— Begin Input records —
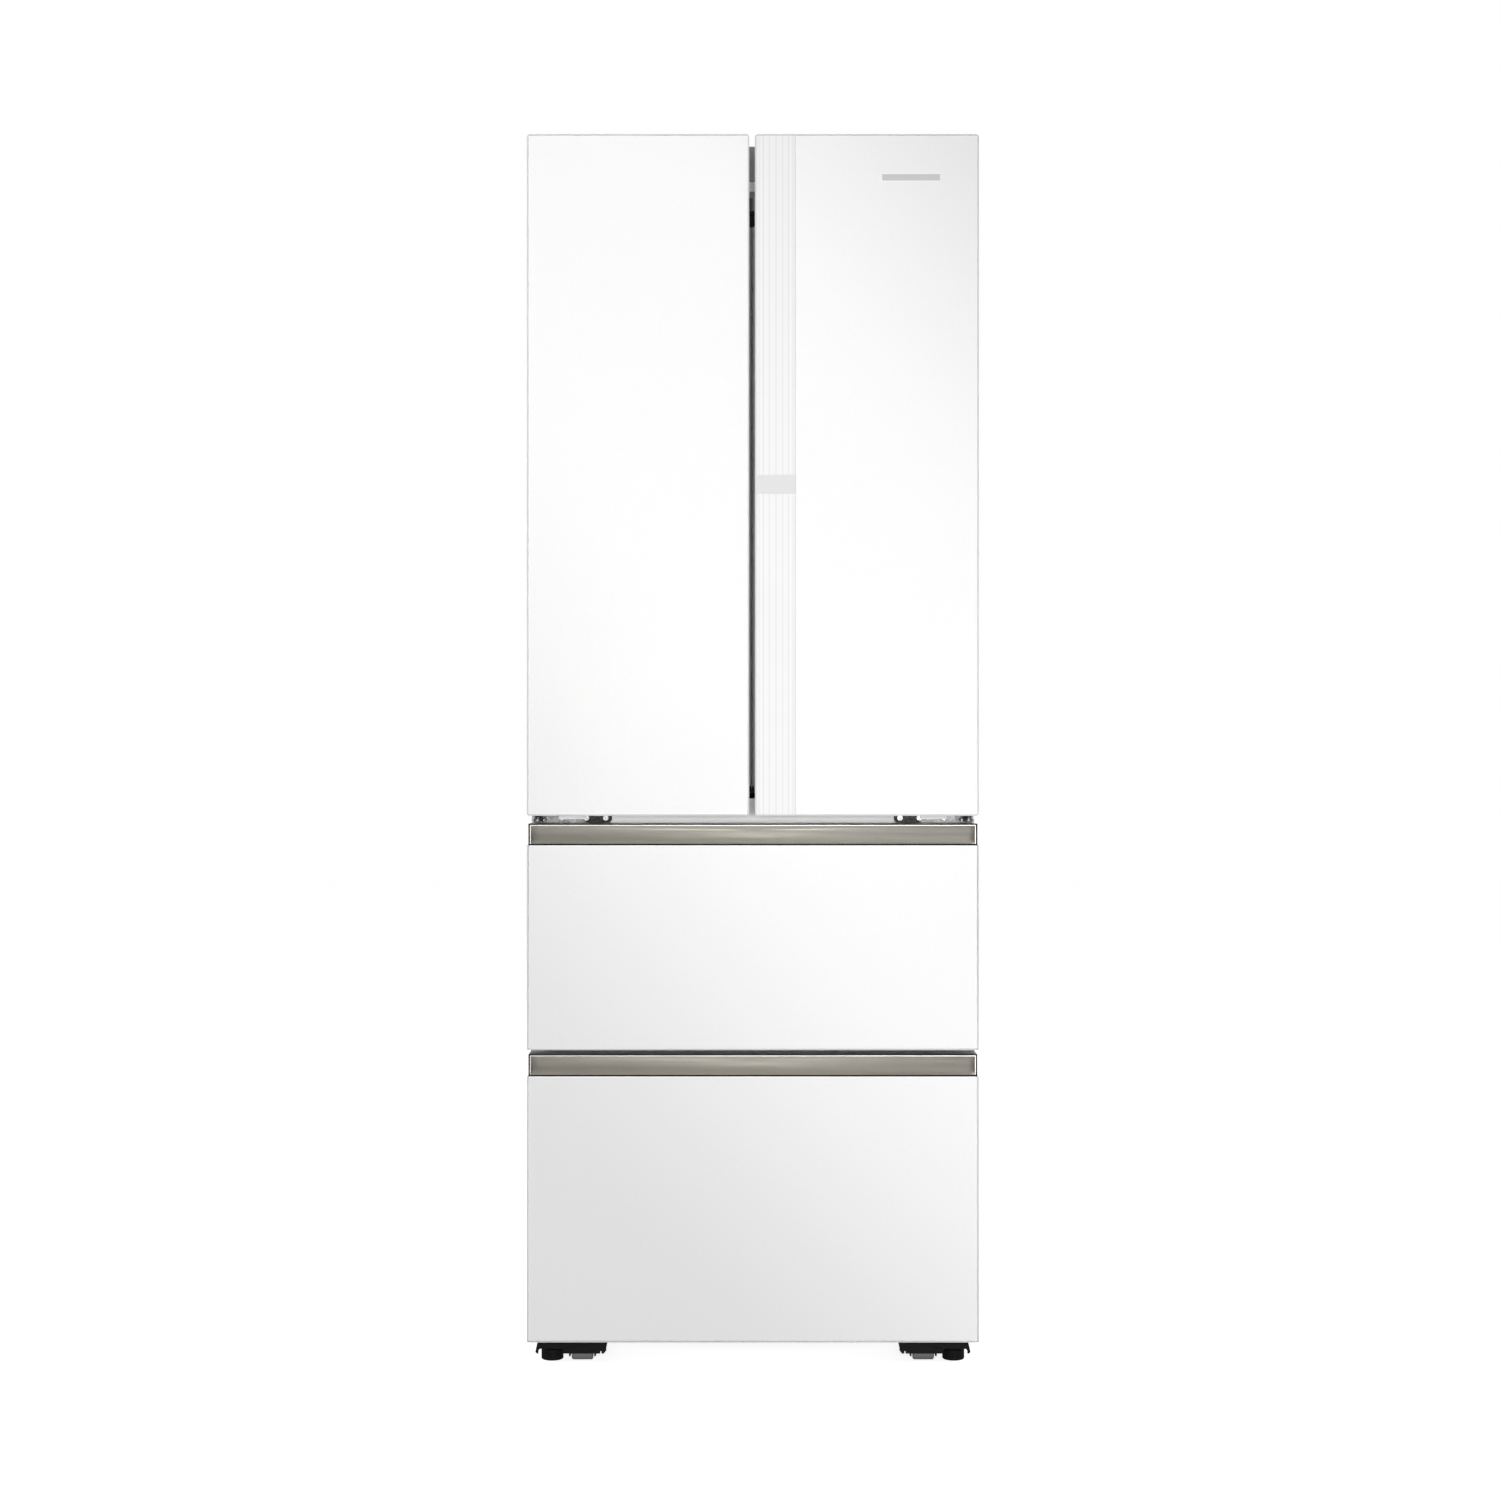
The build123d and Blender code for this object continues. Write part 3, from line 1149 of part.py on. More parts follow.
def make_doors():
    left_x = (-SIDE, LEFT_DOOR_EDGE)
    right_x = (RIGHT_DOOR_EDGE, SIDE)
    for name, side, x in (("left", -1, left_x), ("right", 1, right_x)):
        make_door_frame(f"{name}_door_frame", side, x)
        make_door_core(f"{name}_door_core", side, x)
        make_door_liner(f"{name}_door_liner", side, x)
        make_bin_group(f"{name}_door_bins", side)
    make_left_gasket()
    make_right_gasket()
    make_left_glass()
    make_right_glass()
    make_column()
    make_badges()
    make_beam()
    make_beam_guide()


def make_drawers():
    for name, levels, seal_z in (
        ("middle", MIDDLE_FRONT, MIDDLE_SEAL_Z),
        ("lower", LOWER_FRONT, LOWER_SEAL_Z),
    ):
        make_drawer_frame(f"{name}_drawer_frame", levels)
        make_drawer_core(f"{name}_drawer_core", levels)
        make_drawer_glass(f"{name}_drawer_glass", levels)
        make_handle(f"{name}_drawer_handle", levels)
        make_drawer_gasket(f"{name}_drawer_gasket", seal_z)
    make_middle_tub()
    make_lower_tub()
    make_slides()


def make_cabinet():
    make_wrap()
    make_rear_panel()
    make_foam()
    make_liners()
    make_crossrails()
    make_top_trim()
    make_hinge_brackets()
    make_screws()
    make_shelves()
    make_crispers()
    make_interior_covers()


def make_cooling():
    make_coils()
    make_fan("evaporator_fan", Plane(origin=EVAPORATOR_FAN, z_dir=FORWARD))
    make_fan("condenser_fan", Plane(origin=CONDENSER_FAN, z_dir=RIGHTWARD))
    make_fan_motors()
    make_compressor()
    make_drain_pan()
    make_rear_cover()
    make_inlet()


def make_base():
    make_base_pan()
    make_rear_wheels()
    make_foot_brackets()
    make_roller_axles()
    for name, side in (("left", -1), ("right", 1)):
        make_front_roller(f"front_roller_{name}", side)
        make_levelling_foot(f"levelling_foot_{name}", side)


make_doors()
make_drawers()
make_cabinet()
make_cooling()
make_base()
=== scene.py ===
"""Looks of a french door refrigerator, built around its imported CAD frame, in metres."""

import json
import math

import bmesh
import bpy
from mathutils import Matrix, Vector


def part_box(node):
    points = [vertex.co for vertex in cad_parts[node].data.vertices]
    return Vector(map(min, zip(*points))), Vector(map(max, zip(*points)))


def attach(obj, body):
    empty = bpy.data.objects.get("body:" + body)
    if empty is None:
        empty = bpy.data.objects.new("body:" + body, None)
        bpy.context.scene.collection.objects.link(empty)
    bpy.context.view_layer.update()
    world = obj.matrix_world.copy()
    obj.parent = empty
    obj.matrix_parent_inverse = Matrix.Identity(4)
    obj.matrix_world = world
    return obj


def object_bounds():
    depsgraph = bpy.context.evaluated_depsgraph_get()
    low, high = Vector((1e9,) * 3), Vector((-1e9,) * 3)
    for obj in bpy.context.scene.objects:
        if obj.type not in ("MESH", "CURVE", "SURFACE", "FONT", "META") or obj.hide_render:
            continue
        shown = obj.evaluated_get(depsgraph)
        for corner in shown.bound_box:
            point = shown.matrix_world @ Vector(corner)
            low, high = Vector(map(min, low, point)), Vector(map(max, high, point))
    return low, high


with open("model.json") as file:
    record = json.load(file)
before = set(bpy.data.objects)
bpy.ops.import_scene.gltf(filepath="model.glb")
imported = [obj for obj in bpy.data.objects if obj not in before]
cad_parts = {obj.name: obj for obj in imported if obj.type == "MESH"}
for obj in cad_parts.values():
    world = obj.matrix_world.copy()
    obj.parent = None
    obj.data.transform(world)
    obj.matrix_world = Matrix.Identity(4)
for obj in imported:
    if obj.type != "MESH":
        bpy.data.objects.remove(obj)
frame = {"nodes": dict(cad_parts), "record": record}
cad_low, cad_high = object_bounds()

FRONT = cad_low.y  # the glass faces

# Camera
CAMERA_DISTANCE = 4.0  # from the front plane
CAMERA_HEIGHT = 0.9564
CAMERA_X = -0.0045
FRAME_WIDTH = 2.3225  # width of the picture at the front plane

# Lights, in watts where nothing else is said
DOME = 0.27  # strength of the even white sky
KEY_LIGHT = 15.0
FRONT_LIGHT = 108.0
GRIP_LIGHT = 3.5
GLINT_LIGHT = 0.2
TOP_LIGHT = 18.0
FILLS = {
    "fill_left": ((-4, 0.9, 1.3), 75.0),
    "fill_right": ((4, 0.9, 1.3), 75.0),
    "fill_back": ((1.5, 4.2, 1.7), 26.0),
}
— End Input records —
— Begin Input records —
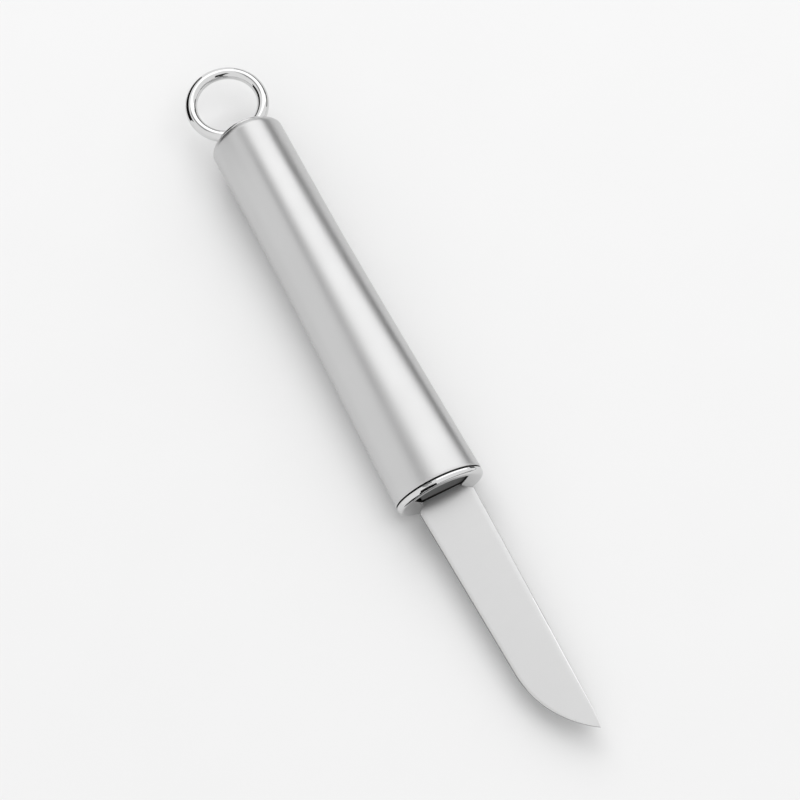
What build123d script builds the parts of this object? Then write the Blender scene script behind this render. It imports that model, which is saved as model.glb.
— End Input records —
— Begin Input records —
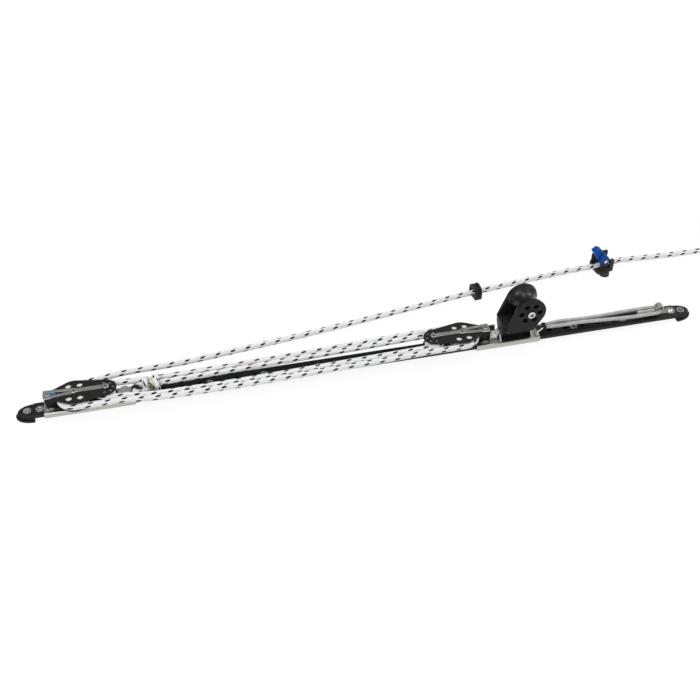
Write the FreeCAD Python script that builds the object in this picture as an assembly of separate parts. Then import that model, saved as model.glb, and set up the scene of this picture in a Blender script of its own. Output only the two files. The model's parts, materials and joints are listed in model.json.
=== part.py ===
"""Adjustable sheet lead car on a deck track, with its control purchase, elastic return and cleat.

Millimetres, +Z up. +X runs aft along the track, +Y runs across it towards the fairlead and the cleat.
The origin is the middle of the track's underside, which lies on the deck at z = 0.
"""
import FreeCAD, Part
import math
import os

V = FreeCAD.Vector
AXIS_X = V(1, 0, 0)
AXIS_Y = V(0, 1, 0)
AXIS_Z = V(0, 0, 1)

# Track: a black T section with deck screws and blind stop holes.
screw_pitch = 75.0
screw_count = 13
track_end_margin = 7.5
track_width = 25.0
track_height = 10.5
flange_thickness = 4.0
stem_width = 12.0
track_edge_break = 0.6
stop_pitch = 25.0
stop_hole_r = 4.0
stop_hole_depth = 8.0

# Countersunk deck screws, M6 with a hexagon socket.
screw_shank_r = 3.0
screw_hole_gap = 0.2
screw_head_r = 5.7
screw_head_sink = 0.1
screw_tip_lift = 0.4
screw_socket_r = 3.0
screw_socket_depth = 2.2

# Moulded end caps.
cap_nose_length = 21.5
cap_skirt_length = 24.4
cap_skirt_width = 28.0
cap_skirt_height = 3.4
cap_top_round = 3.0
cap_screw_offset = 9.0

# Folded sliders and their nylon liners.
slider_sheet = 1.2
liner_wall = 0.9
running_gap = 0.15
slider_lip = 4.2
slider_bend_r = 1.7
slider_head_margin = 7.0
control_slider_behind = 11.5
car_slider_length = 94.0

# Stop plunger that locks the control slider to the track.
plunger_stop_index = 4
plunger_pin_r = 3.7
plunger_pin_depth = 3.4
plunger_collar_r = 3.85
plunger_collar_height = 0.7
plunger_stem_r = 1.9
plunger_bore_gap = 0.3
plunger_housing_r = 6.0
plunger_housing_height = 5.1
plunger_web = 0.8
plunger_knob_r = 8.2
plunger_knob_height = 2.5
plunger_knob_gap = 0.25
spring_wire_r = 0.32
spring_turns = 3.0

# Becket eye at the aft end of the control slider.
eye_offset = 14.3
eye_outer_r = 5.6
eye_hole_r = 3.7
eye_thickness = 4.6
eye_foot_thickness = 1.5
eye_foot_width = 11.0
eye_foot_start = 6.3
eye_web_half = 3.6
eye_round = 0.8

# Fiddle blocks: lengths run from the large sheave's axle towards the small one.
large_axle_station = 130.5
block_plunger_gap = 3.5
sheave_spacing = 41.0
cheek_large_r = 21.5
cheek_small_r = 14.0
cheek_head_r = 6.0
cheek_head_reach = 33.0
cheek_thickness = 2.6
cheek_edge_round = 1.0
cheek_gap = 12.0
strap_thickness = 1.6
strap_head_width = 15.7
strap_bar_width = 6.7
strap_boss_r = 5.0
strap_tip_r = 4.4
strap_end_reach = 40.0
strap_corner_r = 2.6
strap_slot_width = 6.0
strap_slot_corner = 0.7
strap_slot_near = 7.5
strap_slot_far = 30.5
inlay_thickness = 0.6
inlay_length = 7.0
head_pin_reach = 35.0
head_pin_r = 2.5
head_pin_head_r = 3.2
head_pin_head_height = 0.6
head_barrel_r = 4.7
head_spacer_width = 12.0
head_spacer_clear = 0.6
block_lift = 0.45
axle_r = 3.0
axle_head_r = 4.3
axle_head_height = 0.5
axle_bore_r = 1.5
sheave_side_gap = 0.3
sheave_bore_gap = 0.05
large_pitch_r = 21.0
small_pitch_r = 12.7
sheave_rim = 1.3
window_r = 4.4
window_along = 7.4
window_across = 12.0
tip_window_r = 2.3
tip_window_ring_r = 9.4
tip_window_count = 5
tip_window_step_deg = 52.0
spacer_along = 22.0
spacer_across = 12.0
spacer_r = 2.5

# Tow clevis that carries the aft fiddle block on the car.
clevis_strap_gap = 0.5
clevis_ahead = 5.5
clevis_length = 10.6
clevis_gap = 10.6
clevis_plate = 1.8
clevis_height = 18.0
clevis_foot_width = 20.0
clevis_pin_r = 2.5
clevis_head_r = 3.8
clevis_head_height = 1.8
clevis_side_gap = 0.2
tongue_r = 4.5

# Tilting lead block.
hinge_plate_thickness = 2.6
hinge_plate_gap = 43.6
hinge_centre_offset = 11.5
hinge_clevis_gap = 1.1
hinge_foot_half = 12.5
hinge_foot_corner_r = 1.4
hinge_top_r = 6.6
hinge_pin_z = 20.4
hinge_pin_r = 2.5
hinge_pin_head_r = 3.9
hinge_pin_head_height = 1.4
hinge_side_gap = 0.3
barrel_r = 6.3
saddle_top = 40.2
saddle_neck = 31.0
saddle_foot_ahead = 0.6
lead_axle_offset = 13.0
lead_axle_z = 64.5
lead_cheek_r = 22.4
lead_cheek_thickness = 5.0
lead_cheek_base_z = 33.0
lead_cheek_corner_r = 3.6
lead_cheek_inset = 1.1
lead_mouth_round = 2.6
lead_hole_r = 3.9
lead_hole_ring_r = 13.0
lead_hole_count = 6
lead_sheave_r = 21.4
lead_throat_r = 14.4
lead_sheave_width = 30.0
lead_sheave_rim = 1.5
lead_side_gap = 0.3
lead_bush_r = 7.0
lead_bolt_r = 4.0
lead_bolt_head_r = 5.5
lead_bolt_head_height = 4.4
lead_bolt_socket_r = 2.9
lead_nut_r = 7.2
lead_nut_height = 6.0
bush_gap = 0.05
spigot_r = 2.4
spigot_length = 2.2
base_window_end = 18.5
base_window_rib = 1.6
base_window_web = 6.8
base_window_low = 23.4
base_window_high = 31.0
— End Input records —
Task:
Using the data above, reproduce exactly the lines from the line that contains "make_crispers()" through the line that contains "depsgraph = bpy.context.evaluated_depsgraph_get()", including both.

Response to the task:
    make_crispers()
    make_interior_covers()


def make_cooling():
    make_coils()
    make_fan("evaporator_fan", Plane(origin=EVAPORATOR_FAN, z_dir=FORWARD))
    make_fan("condenser_fan", Plane(origin=CONDENSER_FAN, z_dir=RIGHTWARD))
    make_fan_motors()
    make_compressor()
    make_drain_pan()
    make_rear_cover()
    make_inlet()


def make_base():
    make_base_pan()
    make_rear_wheels()
    make_foot_brackets()
    make_roller_axles()
    for name, side in (("left", -1), ("right", 1)):
        make_front_roller(f"front_roller_{name}", side)
        make_levelling_foot(f"levelling_foot_{name}", side)


make_doors()
make_drawers()
make_cabinet()
make_cooling()
make_base()
=== scene.py ===
"""Looks of a french door refrigerator, built around its imported CAD frame, in metres."""

import json
import math

import bmesh
import bpy
from mathutils import Matrix, Vector


def part_box(node):
    points = [vertex.co for vertex in cad_parts[node].data.vertices]
    return Vector(map(min, zip(*points))), Vector(map(max, zip(*points)))


def attach(obj, body):
    empty = bpy.data.objects.get("body:" + body)
    if empty is None:
        empty = bpy.data.objects.new("body:" + body, None)
        bpy.context.scene.collection.objects.link(empty)
    bpy.context.view_layer.update()
    world = obj.matrix_world.copy()
    obj.parent = empty
    obj.matrix_parent_inverse = Matrix.Identity(4)
    obj.matrix_world = world
    return obj


def object_bounds():
    depsgraph = bpy.context.evaluated_depsgraph_get()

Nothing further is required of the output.